El amor del dodo cuenta historias de amor. Amor que envuelve
como el agua de los abismos en los que nos hundimos hasta tocar fondo. En esos
abismos, nos cuenta Ben, no hay días ni noches, ni horas, ni siquiera espera o
esperanza porque son los abismos del instante.
El amor, y no el miedo como dice el dicho, da alas al dodo.
Es lo que hace volar a lo que de otra forma se arrastraría por el barro. El
amor es el milagro que hace que florezcan los almendros contra todo pronóstico.
El amor nos hace olvidar, y no nos
importa, que el mundo se hunda o que un avión se caiga. El amor nos lleva a
habitar una tierra nueva, la tierra de los que ya se han extinguido, de los
seres que fuimos o pudimos ser y que son los fantasmas vivos que siguen
habitando nuestras casas y nuestros pisos. Fantasmas muertos o vivos, seres que
somos en muchos órdenes de existencia. En esta tierra, en estos pisos propios
con vistas a una gasolinera, como el piso de Ben, o con vistas a la plaza, como
la casa del alcalde, habitamos con todos los yoes que somos y que caben en
nuestra memoria y sobrevivimos con ellos.

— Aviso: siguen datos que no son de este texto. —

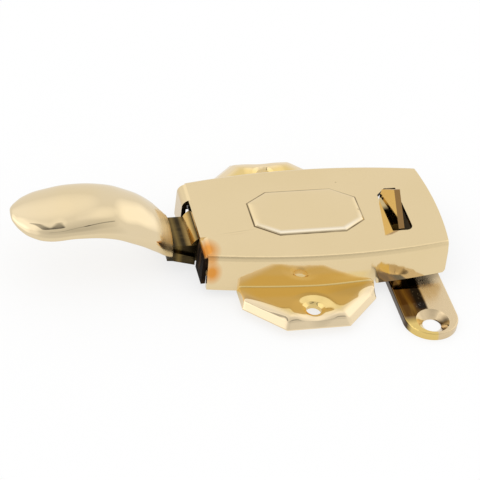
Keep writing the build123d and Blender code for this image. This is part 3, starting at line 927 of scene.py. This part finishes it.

Y por eso estamos aquí. Para celebrar que seguimos mirando
por la ventana y que somos más fuertes que la noche. Hace muchos años,
Aquaviva, cantaba: “todos los días, desde que el mundo es mundo, la muerte
firma un pacto con la noche y el corazón del mundo se aletarga ya bajo el
espectro de la luna, pero también, desde que el mundo es mundo, se levantan las
banderas de la vida y nace el sol”. Por eso estamos aquí, convocados por la voz
del poeta para celebrar la luz y la fuerza que nos hizo sobrevivir a las
nieblas del invierno.
En esta noche mágica, a la luz poderosa del fuego,
convoquemos a todos nuestros fantasmas: convoquemos a las obras de arte que hemos enterrado en el
cementerio. Convoquemos a los buenos y a los malos, a tirios y troyanos, a
bailar juntos. Convoquemos al vecino que no nos habla para darle un abrazo y
convoquemos a los que no están para que estén para siempre con nosotros. Convoquemos a todas nuestras nostalgias y a
nuestros resentimientos para que se quemen en la hoguera del verano que nos
espera. Convoquemos a todo lo que fuimos para que nos guíe en el bosque de encinas
de lo que nos espera en el futuro. Convoco a todos los vecinos a escuchar la
voz del poeta y a bailar alegres por la dicha de estar vivos. Hagamos un corro
y demos la mano a todos nuestros fantasmas, a todos nuestros amigos y amantes.
¡Que se joda la vieja zorra de la noche y de la muerte y la oscuridad!